Çin’den BM raporuna 131 sayfalık yanıt
Çin ise, Sincan'daki ihlalleri ve rapordaki bulguları şiddetle reddediyor. BM raporunun yayınlanmasının ardından 131 sayfalık bir cevap yayınlayan Çin, raporun yanlış bilgilerle dolu olduğunu savunarak, raporu “maskaralık ve saçmalık” olarak nitelendirdi.
Raporun açıklanmasından önce konuşan Çin'in New York'taki Birleşmiş Milletler Büyükelçisi Zhang Jun, Pekin'in rapora karşı olduğunu defalarca dile getirdiğini söyleyerek, BM İnsan Hakları Yüksek Komiseri'nin Çin'in içişlerine karışmaması gerektiğini kaydetti.
Zhang, dün gazetecilere verdiği demeçte, "Hepimiz çok iyi biliyoruz ki, sözde Şincan meselesi tamamen siyasi motivasyonlarla uydurulmuş bir yalandır ve amacı kesinlikle Çin'in istikrarını baltalamak ve Çin'in kalkınmasını engellemektir" dedi.
Uygurlar “soykırım” denilmemesinden memnun değil
Sürgündeki Uygur gruplarının örgütü olan Dünya Uygur Kongresi'nden Dilxat Raxit, raporun Uygurlar'a yönelik "zulmün somut kanıtlarını" doğruladığını, ancak daha ileri gitmesini dilediğini söyledi.
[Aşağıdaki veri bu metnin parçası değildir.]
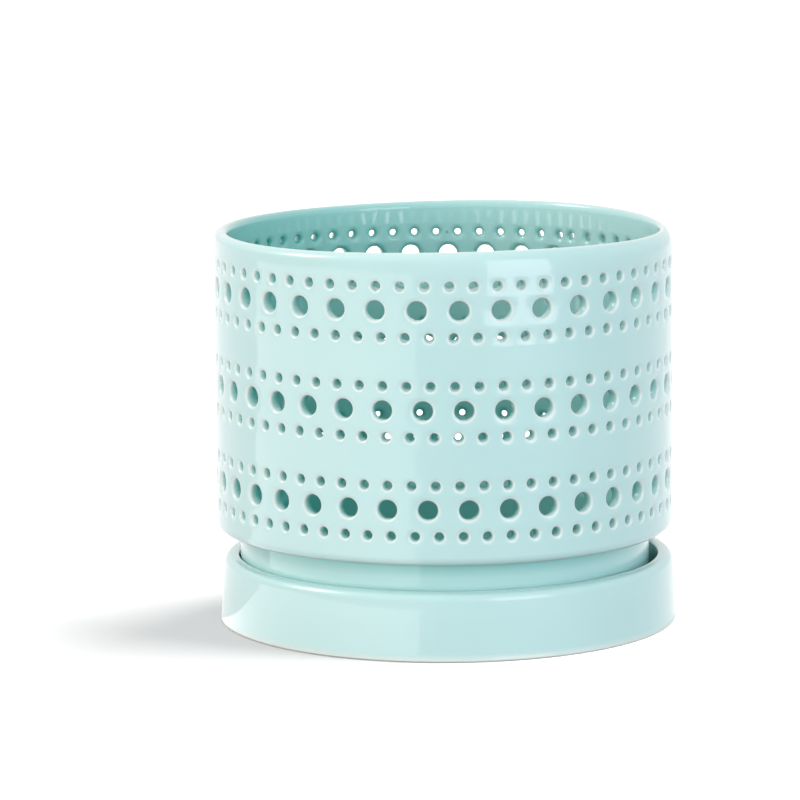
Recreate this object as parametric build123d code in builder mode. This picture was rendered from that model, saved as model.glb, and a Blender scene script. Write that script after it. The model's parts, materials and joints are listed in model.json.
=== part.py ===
"""Glazed orchid pot with bands of round air holes, standing in its deep saucer.

Millimetres, +Z up. The origin is the centre of the saucer's underside, on the
surface that the saucer stands on. The front of the pot faces -Y.
"""
import os

from build123d import *

os.makedirs("parts", exist_ok=True)

# Shared
cut_overrun = 1.0
glaze_round = 0.8
rest_clearance = 0.3

# Pot: plain cylinder over a narrower foot that drops into the basin
pot_radius = 75.0
pot_height = 123.0
pot_wall = 4.6
shoulder_step = 7.5
shoulder_gap = 8.5
shoulder_round = 2.6
neck_round = 1.6
foot_round = 2.4
foot_ring_width = 7.0
foot_recess_depth = 4.5
floor_thickness = 6.0
rim_outer_round = 1.4
rim_inner_round = 1.9
inner_step_raise = 2.0
inner_step_round = 3.0

# Drain hole through the pot's floor
drain_radius = 7.5
drain_edge_round = 1.2

# Saucer: basin, outer wall that widens downwards, and foot ring
basin_play = 1.5
basin_depth = 15.2
basin_floor_height = 7.0
basin_corner_round = 2.0
saucer_wall = 5.1
saucer_flare = 1.3
saucer_lip_outer_round = 3.0
saucer_lip_inner_round = 1.2
saucer_foot_ring_width = 6.0
saucer_foot_ring_depth = 2.0

# Air holes: small and large, each with a mouth that the glaze has rounded
large_hole_radius = 3.1
large_mouth_round = 0.4
small_hole_radius = 1.5
small_mouth_round = 0.55
small_hole_taper = 0.45

# Bands of holes: a row of large holes between two rows of small ones
band_count = 3
rim_to_top_band = 18.4
shoulder_to_bottom_band = 17.9
large_to_upper_small = 7.7
large_to_lower_small = 8.4
large_per_row = 36
small_per_row = 61

# Where each row's first hole stands, in degrees from the front towards +X
first_large_angle = 3.8
first_upper_small_angle = 1.6
first_lower_small_angle = 2.4
band_turn = 1.1

# The top band was spaced by eye: it has one large hole less, and its upper small
# holes were set from the front both ways round, and meet behind in a narrow gap
top_large_per_row = 35
top_first_small_angle = 1.4
right_run_end = 142.3
right_run_gaps = 24
left_run_end = -213.9
left_run_gaps = 36

# Places that follow from the sizes above
pot_foot_radius = pot_radius - shoulder_step
pot_inner_radius = pot_radius - pot_wall
foot_inner_radius = pot_foot_radius - pot_wall
foot_recess_radius = pot_foot_radius - foot_ring_width
pot_shift = rest_clearance - basin_play
basin_radius = pot_foot_radius + basin_play
saucer_lip_radius = basin_radius + saucer_wall
saucer_base_radius = saucer_lip_radius + saucer_flare
saucer_recess_radius = saucer_base_radius - saucer_foot_ring_width
saucer_height = basin_floor_height + basin_depth
foot_bottom_height = basin_floor_height
floor_underside_height = foot_bottom_height + foot_recess_depth
floor_top_height = floor_underside_height + floor_thickness
shoulder_height = saucer_height + shoulder_gap
inner_step_height = shoulder_height + inner_step_raise
rim_height = foot_bottom_height + pot_height
top_band_height = rim_height - rim_to_top_band
bottom_band_height = shoulder_height + shoulder_to_bottom_band
band_pitch = (top_band_height - bottom_band_height) / (band_count - 1)


def hole_tool(bore_radius, mouth_round, taper):
    """One hole's cutting solid, along +X, with the pot's axis at the origin."""
    inner_end = pot_inner_radius - cut_overrun
    mouth_end = pot_radius + cut_overrun
    with BuildPart() as tool:
        with BuildSketch(Plane.XZ):
            Polygon(
                (inner_end, 0),
                (inner_end, bore_radius - taper),
                (pot_radius - mouth_round, bore_radius),
                (mouth_end, bore_radius + mouth_round + cut_overrun),
                (mouth_end, 0),
                align=None,
            )
        revolve(axis=Axis.X)
    return tool.part


def pierce_row(tool, height, count, first_angle, turn=360, endpoint=False):
    """Cuts a row of holes, evenly spaced over a turn of the wall."""
    with Locations((pot_shift, 0, height)):
        with PolarLocations(0, count, first_angle - 90, turn, endpoint=endpoint):
            add(tool, mode=Mode.SUBTRACT)


# The saucer: a low basin with a flared outer wall and a recessed underside
with BuildPart() as saucer:
    with BuildSketch(Plane.XZ):
        with BuildLine():
            FilletPolyline(
                (0, saucer_foot_ring_depth),
                (saucer_recess_radius - saucer_foot_ring_depth, saucer_foot_ring_depth),
                (saucer_recess_radius, 0),
                (saucer_base_radius, 0),
                (saucer_lip_radius, saucer_height),
                (basin_radius, saucer_height),
                (basin_radius, basin_floor_height),
                (0, basin_floor_height),
                radius=(
                    glaze_round,
                    glaze_round,
                    glaze_round,
                    saucer_lip_outer_round,
                    saucer_lip_inner_round,
                    basin_corner_round,
                ),
            )
            Line((0, basin_floor_height), (0, saucer_foot_ring_depth))
        make_face()
    revolve(axis=Axis.Z)

large_tool = hole_tool(large_hole_radius, large_mouth_round, 0)
small_tool = hole_tool(small_hole_radius, small_mouth_round, small_hole_taper)

# The pot: wall, shoulder, foot and floor turned in one piece, then pierced
with BuildPart() as pot:
    with BuildSketch(Plane((pot_shift, 0, 0), x_dir=(1, 0, 0), z_dir=(0, -1, 0))):
        with BuildLine():
            FilletPolyline(
                (drain_radius, floor_underside_height),
                (foot_recess_radius - foot_recess_depth, floor_underside_height),
                (foot_recess_radius, foot_bottom_height),
                (pot_foot_radius, foot_bottom_height),
                (pot_foot_radius, shoulder_height),
                (pot_radius, shoulder_height),
                (pot_radius, rim_height),
                (pot_inner_radius, rim_height),
                (pot_inner_radius, inner_step_height + pot_wall),
                (foot_inner_radius, inner_step_height),
                (foot_inner_radius, floor_top_height),
                (drain_radius, floor_top_height),
                (drain_radius, floor_underside_height),
                close=True,
                radius=(
                    drain_edge_round,
                    glaze_round,
                    glaze_round,
                    foot_round,
                    neck_round,
                    shoulder_round,
                    rim_outer_round,
                    rim_inner_round,
                    inner_step_round,
                    inner_step_round,
                    inner_step_round,
                    drain_edge_round,
                ),
            )
        make_face()
    revolve(axis=Axis((pot_shift, 0, 0), (0, 0, 1)))
    for band in range(band_count):
        turn = band * band_turn
        height = top_band_height - band * band_pitch
        upper = height + large_to_upper_small
        lower = height - large_to_lower_small
        pierce_row(small_tool, lower, small_per_row, first_lower_small_angle + turn)
        if band == 0:
            pierce_row(large_tool, height, top_large_per_row, first_large_angle)
            right_run = right_run_end - top_first_small_angle
            left_run = top_first_small_angle - left_run_end
            pierce_row(small_tool, upper, right_run_gaps + 1, top_first_small_angle, right_run, endpoint=True)
            pierce_row(small_tool, upper, left_run_gaps, left_run_end, left_run)
        else:
            pierce_row(large_tool, height, large_per_row, first_large_angle + turn)
            pierce_row(small_tool, upper, small_per_row, first_upper_small_angle + turn)

saucer.part.label = "saucer"
export_step(saucer.part, "parts/saucer.step", write_pcurves=False)
pot.part.label = "pot"
export_step(pot.part, "parts/pot.step", write_pcurves=False)
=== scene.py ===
"""Glazed orchid pot in its saucer: the finished surfaces, and the studio that they are seen in.

Metres, +Z up, with the origin at the centre of the saucer's underside. The front of
the pot faces -Y. The frame gives where each piece stands and how large it is.
"""

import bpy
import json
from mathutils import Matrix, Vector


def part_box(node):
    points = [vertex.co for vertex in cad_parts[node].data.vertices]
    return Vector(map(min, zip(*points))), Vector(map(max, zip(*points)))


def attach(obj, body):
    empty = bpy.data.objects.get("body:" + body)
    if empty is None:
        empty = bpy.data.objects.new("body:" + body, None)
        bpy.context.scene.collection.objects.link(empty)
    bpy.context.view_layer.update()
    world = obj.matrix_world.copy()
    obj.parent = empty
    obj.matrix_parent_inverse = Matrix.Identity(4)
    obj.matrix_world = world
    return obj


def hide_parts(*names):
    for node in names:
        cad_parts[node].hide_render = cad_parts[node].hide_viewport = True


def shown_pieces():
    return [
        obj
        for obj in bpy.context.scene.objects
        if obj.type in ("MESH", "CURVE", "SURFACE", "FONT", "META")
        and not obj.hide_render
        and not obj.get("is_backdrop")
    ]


bl_info = {
    "name": "Orchid Pot",
    "version": (1, 0, 0),
    "blender": (4, 5, 0),
    "location": "View3D > Sidebar > Orchid Pot",
    "description": "Makes a pierced orchid pot and its saucer in glazed stoneware, with a white studio",
    "category": "Add Mesh",
}

import json
from math import atan2, cos, pi, radians, sin, tan, tau

import bmesh
import bpy
from mathutils import Matrix, Vector, noise

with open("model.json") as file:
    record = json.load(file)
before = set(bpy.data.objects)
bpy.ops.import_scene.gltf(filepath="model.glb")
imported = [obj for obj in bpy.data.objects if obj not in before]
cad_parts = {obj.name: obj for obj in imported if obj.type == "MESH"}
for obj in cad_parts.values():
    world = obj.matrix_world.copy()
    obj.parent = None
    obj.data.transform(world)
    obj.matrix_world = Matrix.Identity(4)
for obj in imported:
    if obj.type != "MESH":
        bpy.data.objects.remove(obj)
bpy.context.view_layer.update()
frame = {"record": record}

MM = 0.001
# Vertices nearer than WELD are merged; heights and radii nearer than LEVEL count as the same
WELD = 0.005 * MM
LEVEL = 0.01 * MM

pot_low, pot_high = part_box("pot")
saucer_low, saucer_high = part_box("saucer")
POT_CENTRE = (pot_low[0] + pot_high[0]) / 2
POT_RADIUS = (pot_high[0] - pot_low[0]) / 2
drain = next(m for m in frame["record"]["mounts"] if m["name"] == "drain_hole")
DRAIN_RADIUS = drain["dims"]["r_mm"] * MM


def linear(hex_colour):
    """The linear colour that the shaders take, from an sRGB hex value."""
    parts = [int(hex_colour[i : i + 2], 16) / 255 for i in (1, 3, 5)]
    return (*(p / 12.92 if p <= 0.04045 else ((p + 0.055) / 1.055) ** 2.4 for p in parts), 1.0)


def length(title, about, millimetres):
    """A size that a user may change, given in millimetres."""
    return bpy.props.FloatProperty(
        name=title, description=about, default=millimetres * MM, min=0, unit="LENGTH", precision=5
    )


def colour(title, about, hex_colour):
    """A colour that a user may change, given as sRGB hex."""
    return bpy.props.FloatVectorProperty(
        name=title, description=about, default=linear(hex_colour), size=4, min=0, max=1, subtype="COLOR"
    )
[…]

Raxit, Reuters'e gönderdiği e-postada, "BM İnsan Hakları Yüksek Komiserliği'nin Çin'deki bu aşırı zulümleri soykırım olarak nitelendirmemesinden üzüntü duyuyorum" dedi.
"Rapor gecikmeli yayınlansa da önemini yitirmiş değil"
Uluslararası Af Örgütü Genel Sekreteri Agnès Callamard, BM İnsan Hakları Yüksek Komiseri Bachelet'nin raporu yayınlamasının üzerine bir açıklama yaptı. Raporun Çin'in Şincan'da işlediği suçları gözler önüne serdiğini kaydeden Callamard, "Bu 46 sayfalık rapor, Sincan’da meydana gelen insan hakları ihlallerinin boyutlarını ve ağırlığını açıkça ortaya koyuyor. Uluslararası Af Örgütü daha önce bu ihlallerin insanlığa karşı işlenen suçlar kapsamına girdiği sonucuna varmıştı. Çin hükümetinin BM’ye bunu gizlemesi yönünde baskı yapmak için çok uğraştığına kuşku yok" dedi.
BM raporunun geciktiğine dikkat çeken Callamard, yine de bu durumun raporun taşıdığı önemi azaltmaması gerektiğinin altını çizerek, "Rapor, Uluslararası Af Örgütü ve diğer güvenilir örgütlerin, işkence ve diğer türde kötü muamele örüntülerinin yanı sıra cinsel ve toplumsal cinsiyete dayalı şiddet olaylarını belgeleyen raporlarını yansıtıyor" ifadesini kullandı.
Bulguların paylaşılmasıyla birlikte BM İnsan Hakları Konseyi’nin raporda yer alan ihlalleri soruşturmak amacıyla uluslararası bir mekanizma kurulması gerektiğini kaydeden Callamard, "Tüm üye devletlerin, raporu istişare etme ve soruşturma mekanizması kurma tekliflerini desteklemek konusunda ahlaki bir yükümlülüğü var; aksi halde, tarihin yanlış tarafında yer almış olacaklar. Çin hükümetinin insanlığa karşı işlediği suçlardan hesap sorulmalı. Sorumluluk taşıdığı düşünülen kişilerin tespiti ve nihai olarak yargılanması buna dahildir" dedi.
Callamard, açıklamasında, Çin'in bundan sonra yapması gerekenler konusunda da, "Çin yetkilileri kamplarda ve cezaevlerinde keyfi olarak alıkonulan herkesi derhal serbest bırakmalı, Sincan’da Uygurlara, Kazaklara ve çoğunluğu Müslüman diğer gruplara yönelik zulme son vermeli ve bağımsız insan hakları gözlemcileri ve araştırmacılarının bölgeye gerçek anlamda eksiksiz erişimine acilen izin vermelidir" ifadelerine yer verdi.